2.2 Adding a new file system

Building a new file system involves implementing the file system specific functions and adding an entry into the VFS table so that the VFS layer can suitably vector the requests to it. One of the major challenges involved in implementing a new file system is to do so without changing anything in the VFS layer since that could change the VFS abstraction and would thus be highly unscalable. Other interesting issues include supporting concurrent requests and giving high performance.

We implemented the web file system as a module that can plug itself into the Linux kernel at run-time. This facility of Linux wherein a user process fetches the kernel symbol-table into its own address space and using that relocates the object file addresses is of immense help in building any new kernel feature[3]. Thus integration of our file system into the kernel is accomplished just by inserting the module rather than having to recompile the kernel.

The basic structure of our web file system is shown in Figure 2. The main component of the architecture is the Webfs kernel module. The Webfs module contains the implementation of the web file system specific operations. This module, on being installed, registers the filesystem ‘webfs’ with the VFS layer. The user can then mount a filesystem of the type ‘webfs’ at any point in the local file system. Once mounted, all the file operations at this mount point are vectored by VFS to the Webfs specific routines.

The actual work of sending and receiving HTTP requests is handled by the Webfs daemon that is running as a user process.
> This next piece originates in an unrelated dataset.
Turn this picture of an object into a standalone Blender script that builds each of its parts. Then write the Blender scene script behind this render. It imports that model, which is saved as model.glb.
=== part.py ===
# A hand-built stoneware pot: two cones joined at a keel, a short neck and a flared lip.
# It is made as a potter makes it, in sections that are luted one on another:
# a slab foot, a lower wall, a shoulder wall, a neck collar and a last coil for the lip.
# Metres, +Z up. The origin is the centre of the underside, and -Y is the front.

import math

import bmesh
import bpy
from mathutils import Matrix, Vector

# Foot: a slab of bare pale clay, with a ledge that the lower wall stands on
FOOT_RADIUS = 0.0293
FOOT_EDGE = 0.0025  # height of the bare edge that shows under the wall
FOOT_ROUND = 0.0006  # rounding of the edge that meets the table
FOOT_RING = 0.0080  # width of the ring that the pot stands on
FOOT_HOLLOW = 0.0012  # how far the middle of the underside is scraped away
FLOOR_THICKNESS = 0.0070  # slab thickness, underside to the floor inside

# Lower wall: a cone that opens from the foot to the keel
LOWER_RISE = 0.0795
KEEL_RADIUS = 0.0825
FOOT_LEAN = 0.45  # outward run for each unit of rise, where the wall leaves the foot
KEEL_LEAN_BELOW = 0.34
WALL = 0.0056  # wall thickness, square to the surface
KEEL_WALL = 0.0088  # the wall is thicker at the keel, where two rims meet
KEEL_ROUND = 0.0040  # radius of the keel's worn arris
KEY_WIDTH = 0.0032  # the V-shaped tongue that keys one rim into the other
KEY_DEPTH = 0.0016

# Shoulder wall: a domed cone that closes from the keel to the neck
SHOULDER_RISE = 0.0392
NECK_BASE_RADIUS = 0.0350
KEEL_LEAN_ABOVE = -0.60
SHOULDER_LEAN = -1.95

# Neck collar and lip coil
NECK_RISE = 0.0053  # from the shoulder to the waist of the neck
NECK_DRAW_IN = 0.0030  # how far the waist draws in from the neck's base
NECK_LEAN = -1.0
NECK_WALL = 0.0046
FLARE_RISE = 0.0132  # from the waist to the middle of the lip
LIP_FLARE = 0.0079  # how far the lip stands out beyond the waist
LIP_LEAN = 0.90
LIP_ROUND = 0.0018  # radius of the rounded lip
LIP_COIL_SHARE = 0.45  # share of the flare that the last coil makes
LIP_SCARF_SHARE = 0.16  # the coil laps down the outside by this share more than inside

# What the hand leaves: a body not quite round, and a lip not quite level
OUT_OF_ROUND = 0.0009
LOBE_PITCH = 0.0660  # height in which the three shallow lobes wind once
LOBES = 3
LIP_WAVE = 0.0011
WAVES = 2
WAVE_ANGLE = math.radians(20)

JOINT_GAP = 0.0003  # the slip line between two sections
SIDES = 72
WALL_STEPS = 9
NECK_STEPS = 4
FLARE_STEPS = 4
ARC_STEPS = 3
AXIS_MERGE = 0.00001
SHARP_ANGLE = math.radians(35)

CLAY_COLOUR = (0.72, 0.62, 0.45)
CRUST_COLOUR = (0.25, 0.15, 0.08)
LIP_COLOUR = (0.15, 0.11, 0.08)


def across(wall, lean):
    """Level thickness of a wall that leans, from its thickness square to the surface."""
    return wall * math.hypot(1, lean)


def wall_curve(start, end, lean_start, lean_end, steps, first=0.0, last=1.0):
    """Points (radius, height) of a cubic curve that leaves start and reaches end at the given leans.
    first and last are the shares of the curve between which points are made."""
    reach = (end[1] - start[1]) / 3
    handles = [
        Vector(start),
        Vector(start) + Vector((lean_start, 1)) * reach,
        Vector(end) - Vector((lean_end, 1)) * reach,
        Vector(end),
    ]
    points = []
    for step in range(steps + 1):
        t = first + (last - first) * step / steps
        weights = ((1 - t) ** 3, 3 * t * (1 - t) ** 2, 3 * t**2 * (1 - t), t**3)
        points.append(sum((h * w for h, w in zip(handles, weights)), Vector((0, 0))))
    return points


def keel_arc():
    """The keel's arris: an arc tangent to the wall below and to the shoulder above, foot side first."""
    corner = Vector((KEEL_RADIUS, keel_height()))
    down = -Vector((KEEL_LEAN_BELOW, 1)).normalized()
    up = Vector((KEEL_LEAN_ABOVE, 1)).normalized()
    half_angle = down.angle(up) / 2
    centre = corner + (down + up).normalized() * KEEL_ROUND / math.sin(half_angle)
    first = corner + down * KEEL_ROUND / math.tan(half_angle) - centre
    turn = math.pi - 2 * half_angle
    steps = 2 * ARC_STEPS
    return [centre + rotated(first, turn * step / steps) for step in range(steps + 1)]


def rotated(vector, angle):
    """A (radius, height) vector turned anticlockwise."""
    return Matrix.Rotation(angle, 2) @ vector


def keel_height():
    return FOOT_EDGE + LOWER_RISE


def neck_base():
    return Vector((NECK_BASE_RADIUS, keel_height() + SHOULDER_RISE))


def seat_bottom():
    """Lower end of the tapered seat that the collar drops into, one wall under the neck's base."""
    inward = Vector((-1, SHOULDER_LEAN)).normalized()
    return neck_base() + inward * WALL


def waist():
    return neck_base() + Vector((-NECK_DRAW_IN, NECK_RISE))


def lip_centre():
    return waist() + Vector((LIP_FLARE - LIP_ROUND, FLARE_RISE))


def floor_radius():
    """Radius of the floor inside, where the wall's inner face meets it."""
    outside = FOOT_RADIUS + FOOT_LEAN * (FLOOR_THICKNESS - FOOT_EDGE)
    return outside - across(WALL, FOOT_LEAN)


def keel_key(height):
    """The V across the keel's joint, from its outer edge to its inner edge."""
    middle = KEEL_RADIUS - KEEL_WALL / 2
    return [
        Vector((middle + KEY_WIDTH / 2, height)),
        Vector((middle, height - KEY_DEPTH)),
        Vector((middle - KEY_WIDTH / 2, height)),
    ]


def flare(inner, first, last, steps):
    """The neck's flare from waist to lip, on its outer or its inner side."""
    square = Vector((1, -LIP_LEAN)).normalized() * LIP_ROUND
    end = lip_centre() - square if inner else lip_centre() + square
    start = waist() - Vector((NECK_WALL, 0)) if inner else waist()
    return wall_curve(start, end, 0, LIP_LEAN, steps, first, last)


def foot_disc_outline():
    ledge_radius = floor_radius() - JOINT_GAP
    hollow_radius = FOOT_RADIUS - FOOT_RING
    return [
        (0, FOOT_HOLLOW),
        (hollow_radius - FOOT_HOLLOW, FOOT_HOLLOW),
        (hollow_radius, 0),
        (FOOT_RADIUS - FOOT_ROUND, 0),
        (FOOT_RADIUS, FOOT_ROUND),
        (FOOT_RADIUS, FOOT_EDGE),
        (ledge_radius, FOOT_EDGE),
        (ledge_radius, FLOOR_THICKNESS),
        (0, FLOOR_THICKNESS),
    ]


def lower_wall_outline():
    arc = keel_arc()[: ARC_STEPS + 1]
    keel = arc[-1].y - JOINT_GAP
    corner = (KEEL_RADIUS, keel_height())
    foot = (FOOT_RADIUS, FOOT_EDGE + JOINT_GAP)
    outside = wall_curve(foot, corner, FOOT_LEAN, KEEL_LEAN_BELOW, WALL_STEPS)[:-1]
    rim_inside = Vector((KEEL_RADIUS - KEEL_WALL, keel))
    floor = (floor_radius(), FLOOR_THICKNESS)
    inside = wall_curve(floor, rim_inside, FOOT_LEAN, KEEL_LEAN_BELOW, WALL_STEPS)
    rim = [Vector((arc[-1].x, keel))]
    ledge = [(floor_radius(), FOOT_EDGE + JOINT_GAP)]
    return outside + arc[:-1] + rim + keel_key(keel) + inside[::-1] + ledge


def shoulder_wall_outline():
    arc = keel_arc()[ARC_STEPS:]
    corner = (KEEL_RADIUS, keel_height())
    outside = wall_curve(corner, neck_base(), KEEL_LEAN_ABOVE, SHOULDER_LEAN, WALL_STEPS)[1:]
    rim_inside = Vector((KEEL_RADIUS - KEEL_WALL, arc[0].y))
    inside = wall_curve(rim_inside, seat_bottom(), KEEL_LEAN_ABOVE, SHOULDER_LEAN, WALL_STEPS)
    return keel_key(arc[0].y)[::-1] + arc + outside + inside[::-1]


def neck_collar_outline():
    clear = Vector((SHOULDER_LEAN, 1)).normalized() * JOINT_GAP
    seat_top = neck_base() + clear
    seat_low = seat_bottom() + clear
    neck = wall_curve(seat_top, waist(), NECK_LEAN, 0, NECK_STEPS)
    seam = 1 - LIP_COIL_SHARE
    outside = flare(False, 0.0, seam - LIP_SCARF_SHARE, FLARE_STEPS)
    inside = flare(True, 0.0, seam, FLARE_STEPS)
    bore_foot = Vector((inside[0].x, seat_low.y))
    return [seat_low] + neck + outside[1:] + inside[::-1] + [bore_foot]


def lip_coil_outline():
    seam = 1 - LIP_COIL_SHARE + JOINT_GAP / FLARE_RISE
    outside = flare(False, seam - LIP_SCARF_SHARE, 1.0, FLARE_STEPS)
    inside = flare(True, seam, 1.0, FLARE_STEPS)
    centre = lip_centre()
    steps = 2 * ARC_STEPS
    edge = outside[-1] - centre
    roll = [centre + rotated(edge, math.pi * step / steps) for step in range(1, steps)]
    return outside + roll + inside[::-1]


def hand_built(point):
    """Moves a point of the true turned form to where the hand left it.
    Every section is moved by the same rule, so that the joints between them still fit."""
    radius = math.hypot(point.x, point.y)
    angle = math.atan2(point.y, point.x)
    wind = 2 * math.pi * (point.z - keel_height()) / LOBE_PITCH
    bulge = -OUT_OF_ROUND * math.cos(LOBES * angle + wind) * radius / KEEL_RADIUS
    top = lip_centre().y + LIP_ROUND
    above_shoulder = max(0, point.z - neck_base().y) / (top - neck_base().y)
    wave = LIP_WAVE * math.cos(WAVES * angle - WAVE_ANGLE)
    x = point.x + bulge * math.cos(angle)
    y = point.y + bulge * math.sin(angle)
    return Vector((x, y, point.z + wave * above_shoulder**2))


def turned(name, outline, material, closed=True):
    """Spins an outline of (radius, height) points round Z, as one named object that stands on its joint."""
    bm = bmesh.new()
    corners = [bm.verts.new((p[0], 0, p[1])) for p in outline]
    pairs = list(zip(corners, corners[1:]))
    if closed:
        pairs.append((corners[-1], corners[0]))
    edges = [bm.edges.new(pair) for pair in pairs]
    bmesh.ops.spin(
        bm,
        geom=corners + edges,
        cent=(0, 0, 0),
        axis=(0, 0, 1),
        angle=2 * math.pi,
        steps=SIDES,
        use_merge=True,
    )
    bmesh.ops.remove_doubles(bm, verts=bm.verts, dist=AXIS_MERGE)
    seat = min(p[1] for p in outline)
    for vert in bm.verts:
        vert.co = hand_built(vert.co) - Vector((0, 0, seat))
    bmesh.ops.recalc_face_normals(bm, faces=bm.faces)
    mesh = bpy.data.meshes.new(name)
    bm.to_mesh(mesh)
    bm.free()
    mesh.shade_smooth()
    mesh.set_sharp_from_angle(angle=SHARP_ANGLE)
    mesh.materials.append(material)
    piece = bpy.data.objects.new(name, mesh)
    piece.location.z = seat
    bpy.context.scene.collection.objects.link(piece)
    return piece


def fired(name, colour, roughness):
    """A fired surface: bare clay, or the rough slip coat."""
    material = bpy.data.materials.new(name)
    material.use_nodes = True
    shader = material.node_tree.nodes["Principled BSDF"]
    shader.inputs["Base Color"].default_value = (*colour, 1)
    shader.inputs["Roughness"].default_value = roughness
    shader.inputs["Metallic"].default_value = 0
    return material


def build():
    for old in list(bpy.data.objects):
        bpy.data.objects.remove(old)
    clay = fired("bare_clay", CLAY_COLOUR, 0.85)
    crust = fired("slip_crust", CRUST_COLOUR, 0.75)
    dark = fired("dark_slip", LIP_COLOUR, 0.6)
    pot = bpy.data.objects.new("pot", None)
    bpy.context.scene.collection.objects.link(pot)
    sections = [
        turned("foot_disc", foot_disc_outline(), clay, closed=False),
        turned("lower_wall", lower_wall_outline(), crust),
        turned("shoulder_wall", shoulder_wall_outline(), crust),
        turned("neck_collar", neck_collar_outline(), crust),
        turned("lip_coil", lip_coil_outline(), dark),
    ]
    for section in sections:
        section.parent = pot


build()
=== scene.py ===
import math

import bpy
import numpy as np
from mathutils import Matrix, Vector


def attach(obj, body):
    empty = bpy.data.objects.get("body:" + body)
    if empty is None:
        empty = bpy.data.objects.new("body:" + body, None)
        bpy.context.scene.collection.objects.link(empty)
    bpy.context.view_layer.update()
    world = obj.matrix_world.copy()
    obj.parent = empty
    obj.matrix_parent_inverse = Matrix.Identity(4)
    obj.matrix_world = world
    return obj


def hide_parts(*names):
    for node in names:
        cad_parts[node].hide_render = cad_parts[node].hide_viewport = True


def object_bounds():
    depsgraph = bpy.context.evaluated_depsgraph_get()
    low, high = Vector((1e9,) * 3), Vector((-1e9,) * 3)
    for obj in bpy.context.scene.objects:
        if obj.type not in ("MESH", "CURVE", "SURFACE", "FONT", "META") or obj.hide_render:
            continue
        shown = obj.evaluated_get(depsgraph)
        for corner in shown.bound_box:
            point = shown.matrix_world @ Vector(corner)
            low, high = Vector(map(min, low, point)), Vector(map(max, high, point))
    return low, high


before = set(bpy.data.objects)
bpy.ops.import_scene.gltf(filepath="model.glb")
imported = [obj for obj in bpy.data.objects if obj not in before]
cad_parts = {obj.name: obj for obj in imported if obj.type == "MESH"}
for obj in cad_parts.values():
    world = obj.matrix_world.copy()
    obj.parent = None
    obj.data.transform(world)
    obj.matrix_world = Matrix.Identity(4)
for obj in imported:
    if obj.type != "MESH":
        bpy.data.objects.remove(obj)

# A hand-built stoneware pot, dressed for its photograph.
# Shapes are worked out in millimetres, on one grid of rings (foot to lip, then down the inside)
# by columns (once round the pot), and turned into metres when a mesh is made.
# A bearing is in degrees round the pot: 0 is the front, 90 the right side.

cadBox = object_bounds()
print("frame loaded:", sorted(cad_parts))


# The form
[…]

This daemon (Webfsd) listens to requests from the kernel. Whenever the kernel wants some resource from the network it contacts Webfsd. Upon getting a request Webfsd performs the required operation and sends the results back to the kernel. Message queues are used to communicate between the kernel and Webfsd. The communication mechanism and the associated protocol are described in detail in Section 5. The implementation of the Webfsd is dealt with in greater detail in Section 4.